JJ_MacCrimmon (jj_maccrimmon) wrote in rural_ruin,

Abandoned Places – Lost Radio (Summer 09)

Back in September 09, I finally got to scope out a site I’d spotted previously but couldn’t find the time of opportunity to explore. In the US, it’s a rarity to find an abandoned community radio station, but there it was. Stations like these dotted the countryside before corporate networks gobbled them up. These stations were very compact and frequently had the offices, broadcast booth, transmitter and tower all on site. Stations like this all but faded away from the US landscape by the early 90’s.

Because this site is in plain view from several businesses, we approached on a weekend and did a quick circle of the outside perimeter. I ask that if anyone recognizes this location, don’t mention what community it’s in.

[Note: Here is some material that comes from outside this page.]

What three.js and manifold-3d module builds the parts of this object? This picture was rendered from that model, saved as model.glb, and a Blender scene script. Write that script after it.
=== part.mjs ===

The back entrance would have been my preferred point of entry, but it is completely overgrown and impassible

Likewise, the side entrance was also so overgrown that getting to the door would have been very noticeable

When in doubt, abandon the obvious and try the front door – wide was complete unlocked. Oh the site wasn’t posted either

Opening the front door, we were immediately hit by a moist and musty scent – rotting wood, mold and wet carpet. Apparently, the stucco exteriors held the moisture in far too well in this 1920’s era structure.

The way the building was set up, it looks to once have been a residence, but was converted in the 1940’s or 50’s into a radio station.

There were 33’s and 78’s on the floors

More records here and there in front of the control booth. Most US radio stations gave up playing records on air over 15 years ago.

The wet floors/carpets have taken a toll on anything left on the ground floor.

The radio station call sign is distorted intentionally to make the site a little less identifiable

The door to the broadcast booth

This is a second sound booth access. This corridor was pitch black in the first floor

Music carts (cartridge) were a common fixture in radio stations thru the early 90’s and contained everything from promos, public service announcements (PSA’s) and advertising. Most radio stations now use digital media, portable flash media and downloaded material from the parent networks.

At some point, a fire broke out in the transmitter and power supply area. The corridor leading to the area was unsafe to traverse

Fire extinguisher inspection card dated 25-9-92 (25 Sep 92)

At the back of the building and spiraling upward was a nearly hidden staircase leading to the second floor. The scene there was a stark contrast to the dimly lit ground floor. Sunlight streamed into the rooms and gave the place a completely different feeling.

Kitchenette on the second floor

Above the fire damaged area, the floor was collapsed in giving the rains and weather access to the floor below.

Out the second floor balcony and into the ‘jungle’

Thus ends photos from this wander. Though centered on Cullman, there were shots from Hartselle, Gadsden, Lacy Springs and sites in between.